START
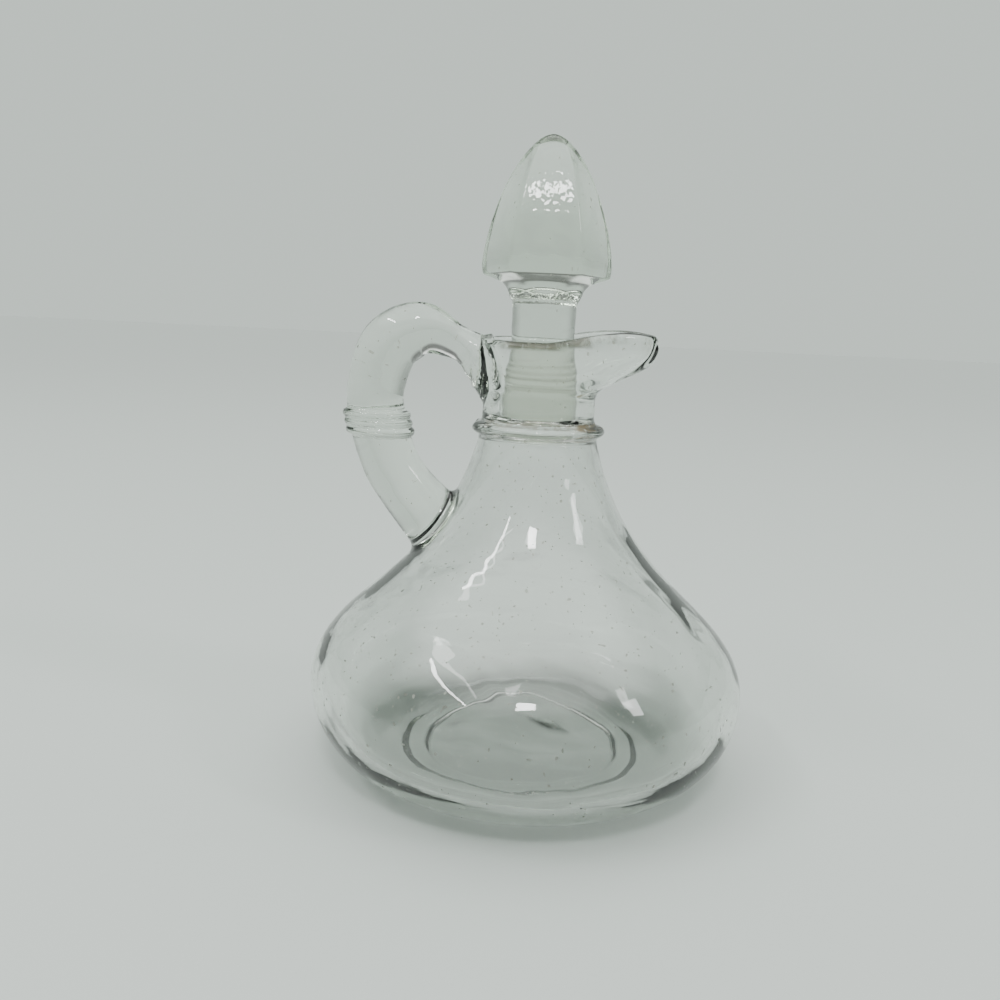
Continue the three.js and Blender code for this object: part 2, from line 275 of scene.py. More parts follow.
# Rough spots of the stopper: box as x, y and z ranges, then the depth of the grain
GRAIN_SEED = 11
GRAIN_SPOTS = [
    (((-12.0, 12.0), (-12.0, 12.0), (113.8, 115.2)), 0.15),
    (((-6.5, 6.5), (-20.0, -4.0), (133.0, 142.0)), 0.045),
]

# Camera solved from the photograph, in a 1000 x 1000 frame
CAMERA_DISTANCE = 220.6
CAMERA_HEIGHT = 106.6
CAMERA_PITCH = math.radians(10.26)
CAMERA_YAW = math.radians(-2.19)
CAMERA_ROLL = math.radians(2.74)
FOCAL_PIXELS = 900.0
FRAME_PIXELS = 1000.0
SENSOR_WIDTH = 36.0
CAMERA_NEAR = 10.0


def lerp(a, b, t):
    return a + (b - a) * t


def smoothstep(x, low, high):
    t = np.clip((x - low) / (high - low), 0.0, 1.0)
    return t * t * (3.0 - 2.0 * t)


def spline(points, t):
    """Uniform Catmull-Rom through the points, for t from 0 to 1."""
    p = np.asarray(points, float)
    place = np.asarray(t, float) * (len(p) - 1)
    i = np.clip(place.astype(int), 0, len(p) - 2)
    w = (place - i)[:, None]
    before, start = p[np.maximum(i - 1, 0)], p[i]
    end, after = p[i + 1], p[np.minimum(i + 2, len(p) - 1)]
    v0, v1 = (end - before) * 0.5, (after - start) * 0.5
    cubic, square = 2 * start - 2 * end + v0 + v1, -3 * start + 3 * end - 2 * v0 - v1
    return cubic * w**3 + square * w**2 + v0 * w + start


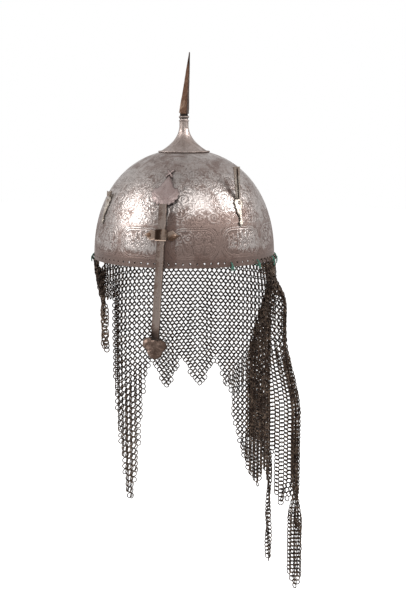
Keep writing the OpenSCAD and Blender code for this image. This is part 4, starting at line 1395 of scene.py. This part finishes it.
END
## EXERCISE TASK
Print the material above verbatim, first line through the line containing "return t * t * (3.0 - 2.0 * t)", both included.

## WRITTEN REPLY
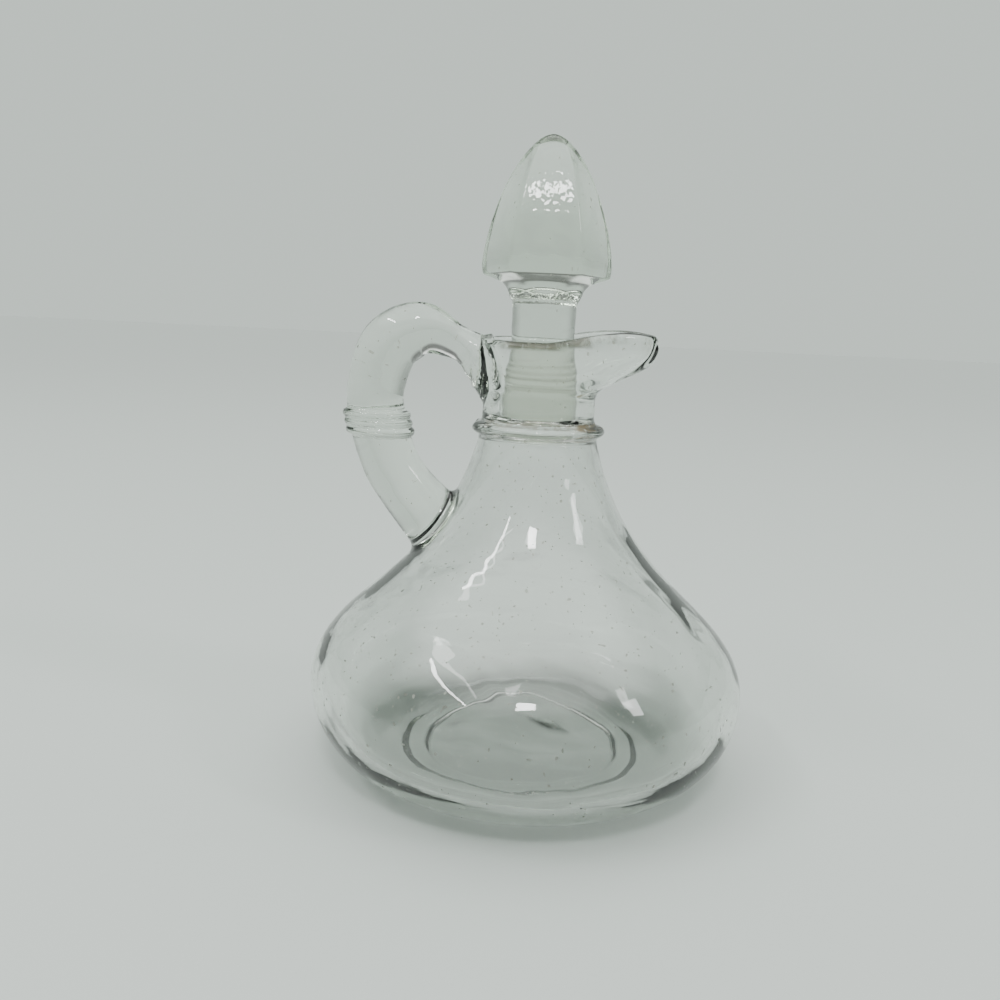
Continue the three.js and Blender code for this object: part 2, from line 275 of scene.py. More parts follow.
# Rough spots of the stopper: box as x, y and z ranges, then the depth of the grain
GRAIN_SEED = 11
GRAIN_SPOTS = [
    (((-12.0, 12.0), (-12.0, 12.0), (113.8, 115.2)), 0.15),
    (((-6.5, 6.5), (-20.0, -4.0), (133.0, 142.0)), 0.045),
]

# Camera solved from the photograph, in a 1000 x 1000 frame
CAMERA_DISTANCE = 220.6
CAMERA_HEIGHT = 106.6
CAMERA_PITCH = math.radians(10.26)
CAMERA_YAW = math.radians(-2.19)
CAMERA_ROLL = math.radians(2.74)
FOCAL_PIXELS = 900.0
FRAME_PIXELS = 1000.0
SENSOR_WIDTH = 36.0
CAMERA_NEAR = 10.0


def lerp(a, b, t):
    return a + (b - a) * t


def smoothstep(x, low, high):
    t = np.clip((x - low) / (high - low), 0.0, 1.0)
    return t * t * (3.0 - 2.0 * t)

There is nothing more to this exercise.